Но Беков сделал ему знак: не надо возражать Нурову в минуты его душевного беспокойства.

А Нуров возбуждался с каждым словом.

— Они притаились везде. На деревьях, в стогах сена. Я хорошо знаю их повадки. Вот! — Вынув наган, он стал бить им по столу, потому что в глубине души и ему, Нурову, вдруг стало страшно остаться без Бекова. Как ни независим был председатель, он знал, что есть командир, на которого можно положиться.

— Где бы я ни был, я буду помогать заводу. — повернувшись к Турсунову, пообещал командир.

— Да, прошу тебя. Я просто один не справлюсь.

Кашляя и задыхаясь, Нуров подбежал к двери и стал звать шофера:

— Заводи машину, едем!.. Ты не знаешь, вернулся ли хромой Сираж?
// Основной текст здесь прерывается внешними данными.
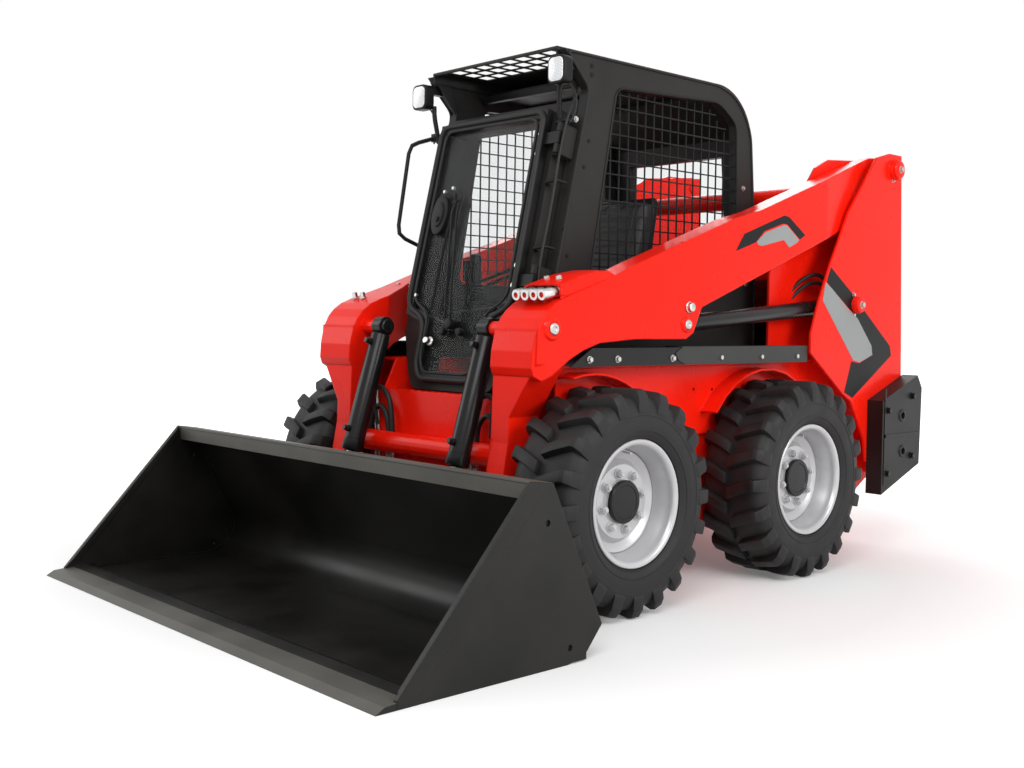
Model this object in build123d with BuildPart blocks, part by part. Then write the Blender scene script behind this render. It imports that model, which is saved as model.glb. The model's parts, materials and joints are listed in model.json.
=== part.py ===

— Он расстрелян, товарищ председатель, — послышался со двора спокойный голос шофера.

— Нет, он вернулся. Он обещал! — Нуров верил в то, что говорил. Недавно один на коне пустился он по степи вдогонку за кулаком Сиражем, который поджег колхозный хлопок. В единоборстве получил Нуров удар ножом в голову, месяц пролежал в бухарской больнице в бреду.

Выздоровел, но не избавился от навязчивой идеи: Сираж должен вернуться.

— Вы же сами его расстреляли, — терпеливо разъяснял ему шофер.